Within the research and development budget, the Navy’s Unmanned Carrier-Launched Airborne Surveillance and Strike program was slashed in half, from $403 million to $200 million, for a “program delay” not explained in the bill. The cut comes after seapower and projection forces subcommittee chairman Rep. Randy Forbes (R-Va.) and ranking member Rep. Mike McIntyre (D-N.C.) both expressed support for the program during the subcommittee markup last week but differed in their feelings on the requirements for the program – Forbes wants the Navy to reassess the survivability and payload requirements for the platform before moving forward, and McIntyre said he would like to see UCLASS move forward on schedule rather than go through what he called a redundant review.

The Marines would get $85 million more than they requested for research into their new Amphibious Combat Vehicle Increment 1.1 under this bill, and the Navy would receive $32 million more than requested to accelerate development of the RQ-4 Triton UAV’s sensor package.

The Air Force would receive $220 million to create a domestic rocket engine for use in lieu of the Russian-made RD-180. And the Missile Defense Agency would get $40 million more than requested for its ballistic missile defense Ground-Base Midcourse Defense program, as well as $13 million in weapons research dollars to create a directed energy ballistic missile kill capability.

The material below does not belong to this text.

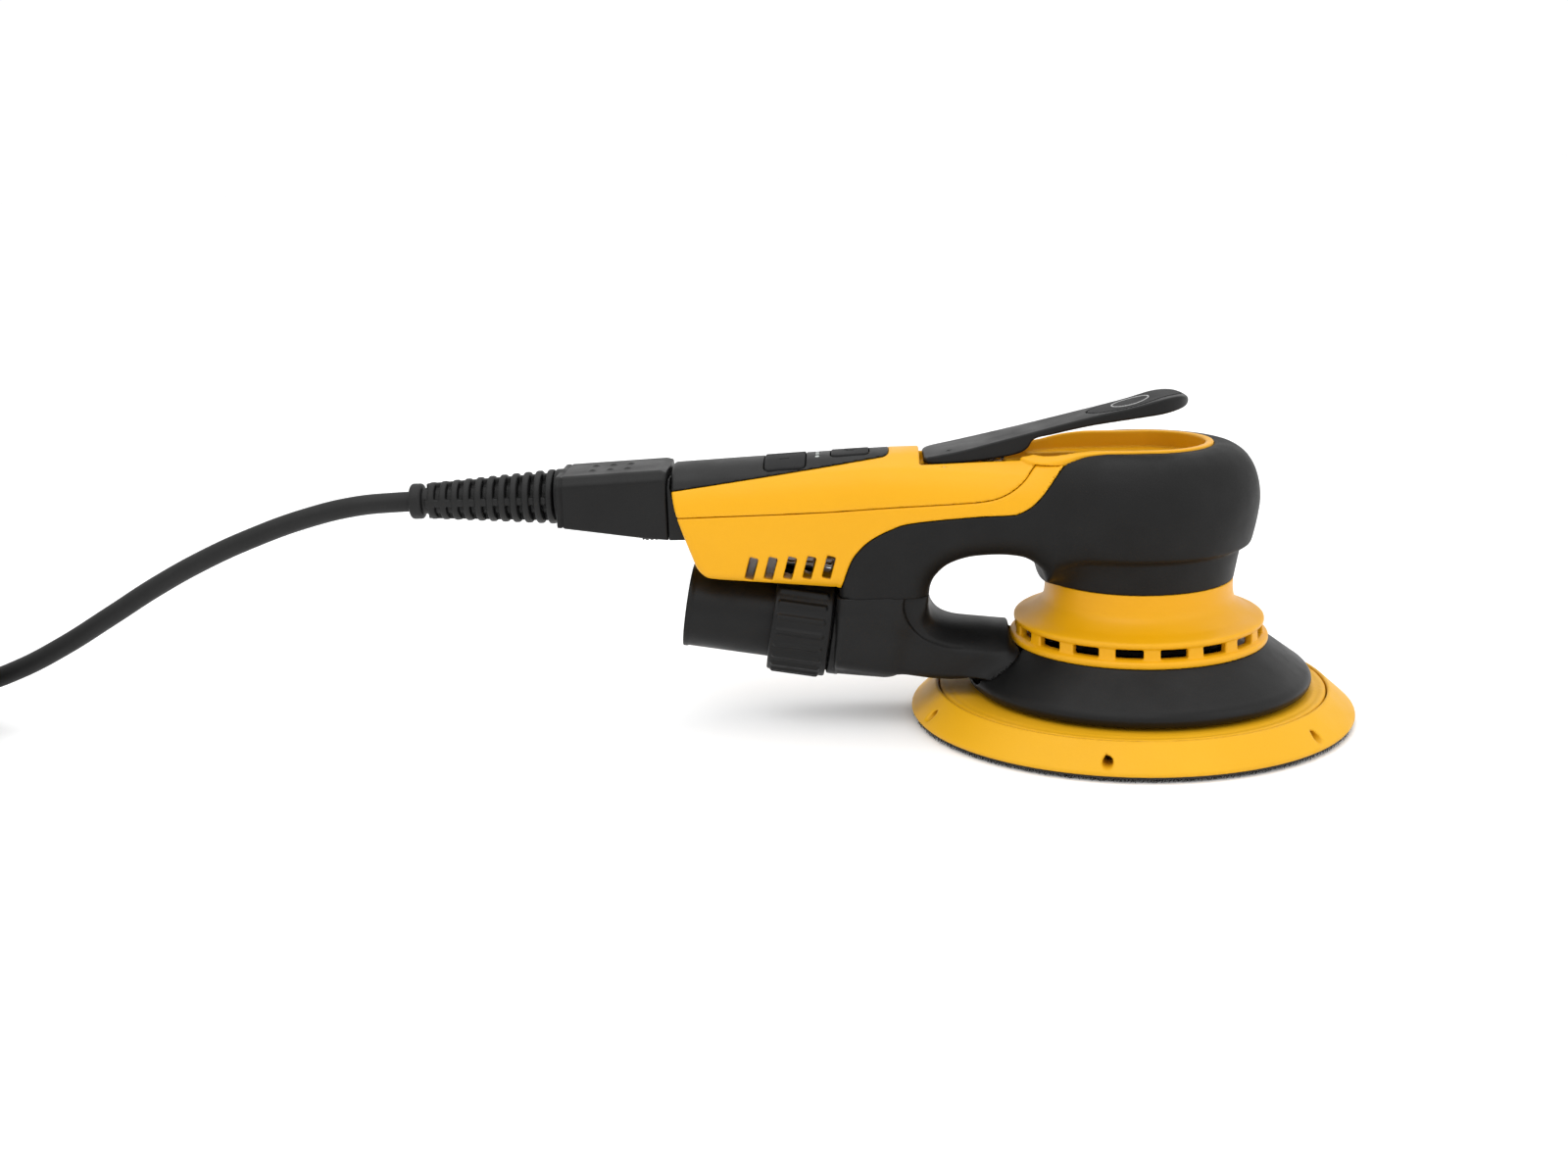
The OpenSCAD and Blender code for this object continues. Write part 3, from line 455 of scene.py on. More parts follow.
CORD_R = 3.5
COIL = (-452, -47, 16.5)
COIL_R = 42
TURN_POINTS = 15
FIRST_LANES = 4
FIRST_SHIFT, LATER_SHIFT = (185, 350), (10, 175)
LAST_TURN_END = 84
ROUTE = [
    (-240, 0, 79), (-252, 0, 78.8), (-268, 0, 77.6), (-286, 0, 73.6), (-304, 0, 67.6),
    (-321, 0, 60.6), (-340, 0, 51), (-358, 0, 40.4), (-376, 0, 30), (-394, 0, 21.4),
    (-412, 1.4, 15.6), (-432, 4.4, 13.2), (-452, 5.7, 12.9)
]
LANES = [
    (10.7, -3.6), (7.15, -10.75), (0, -10.75), (-7.15, -10.75), (-10.7, -3.6), (-3.6, -3.6), (3.6, -3.6),
    (10.7, 3.6), (3.6, 3.6), (-3.6, 3.6), (-10.7, 3.6), (-7.15, 10.75), (0, 10.75), (7.15, 10.75)
]
PLUG_TURN = 118
PLUG_LEVEL = 33
LEAD_OUT = [
    (20.7, 44.6, -5.8), (6.4, 48.7, -4.3), (-8.5, 48.4, -1), (-22.7, 43.6, 2.2), (-34.8, 34.8, 3.7),
    (-41.7, 24.3, 3.8), (-44.1, 12.1, 4.4), (-41.7, -0.1, 6), (-34.7, -10.5, 7.8), (-24.3, -17.5, 9.1),
    (-12, -20, 9.6), (-2, -20, 9.6)
]


def turned(p):
    """A point given about the coil's axis in the plug's direction, in the shared frame."""
    c, s = math.cos(math.radians(PLUG_TURN)), math.sin(math.radians(PLUG_TURN))
    return (COIL[0] + c * p[0] - s * p[1], COIL[1] + s * p[0] + c * p[1], PLUG_LEVEL + p[2])


def lead_points():
    """Lead from the strain relief into the coil, lane by lane, and out to the plug.

    Each turn moves to the next lane between two angles, the shift; the first lanes shift later.
    """
    out = list(ROUTE)
    for k, lane in enumerate(LANES):
        final = k == len(LANES) - 1
        early, late = FIRST_SHIFT if k < FIRST_LANES else LATER_SHIFT
        for i in range(1 if k == 0 else 0, TURN_POINTS):
            rel = 360 * i / TURN_POINTS
            if final and rel > LAST_TURN_END:
                break
            t = 0 if final else min(max((rel - early) / (late - early), 0), 1)
            t = (1 - math.cos(math.pi * t)) / 2
            nxt = lane if final else LANES[k + 1]
            off = [p + (q - p) * t for p, q in zip(lane, nxt)]
            a = math.radians(90 + rel)
            r = COIL_R + off[0]
            out.append((COIL[0] + r * math.cos(a), COIL[1] + r * math.sin(a), COIL[2] + off[1]))
    return out + [turned(p) for p in LEAD_OUT]


def spline(name, points, radius, material, body):
    """Round cord along a smooth curve through the points."""
    cu = bpy.data.curves.new(name, "CURVE")
    cu.dimensions = "3D"
    sp = cu.splines.new("BEZIER")
    sp.bezier_points.add(len(points) - 1)
    for bp, p in zip(sp.bezier_points, points):
        bp.co = [v * MM for v in p]
        bp.handle_left_type = bp.handle_right_type = "AUTO"
    sp.resolution_u = 6
    cu.bevel_depth = radius * MM
    cu.bevel_resolution = 6
    cu.use_fill_caps = True
    cu.materials.append(MAT[material])
    ob = bpy.data.objects.new(name, cu)
    bpy.context.scene.collection.objects.link(ob)
    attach(ob, body)
    return ob


lead = spline("mains_lead", lead_points(), CORD_R, "black_rubber", "housing")
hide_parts("cord", "cord_coil", "plug_lead")

# ------------------------------------------------------------------ body of the sander

TILT = math.radians(9.3)
TOP = 94
GAP = 0.12


def outlet(x, y, z):
    """Coordinates in the outlet's own frame: down, sideways, along the axis towards the head."""
    dx, dz = x + 107, z - 33
    return -dx * math.sin(TILT) - dz * math.cos(TILT), y, dx * math.cos(TILT) - dz * math.sin(TILT)


BLACK_LINE = curve([
    (-100.8, 49.4), (-97.4, 58.4), (-94.2, 62.9), (-90.1, 66.3), (-84, 69.4), (-77.1, 71.6),
    (-57.7, 73.8), (-45, 74.6), (-41.8, 75.3), (-38.4, 77.2), (-35.6, 79.8), (-32.4, 83.8),
    (-29.6, 87.7), (-26, 92)
])
SEAM_LINE = curve([
    (-170, 74.4), (-160, 74.6), (-132, 75.1), (-106, 75.7), (-82.5, 76.9), (-61.8, 78.2), (-52, 79.2),
    (-46, 81.2), (-41, 84.6), (-37, 89), (-34, 92)
])
HEAD = Outline([(-40, 46), (31.5, 46)] + curve([(31.6, 48.5), (32.6, 54), (33.5, 58.9)], 3) + curve([
    (34, 59.5), (36.4, 60.7), (37.2, 61.9), (38.2, 66), (39, 70.4), (39.5, 75), (39.1, 80.2),
    (37.6, 85.4), (35, 89.6), (31.4, 92.4), (27, TOP)]) + [(-40, TOP)], 0.4)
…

The heavy investment in procurement and research – which in several cases are marked specifically as measures to protect the defense industrial base – come at the expense of operations and maintenance. Though the NDAA fact sheet touts adding $1 billion to readiness programs, it cuts even more to make way for the other spending, dropping to $164.3 billion largely through reductions in service contracts for facilities maintenance, engineering and a range of other activities.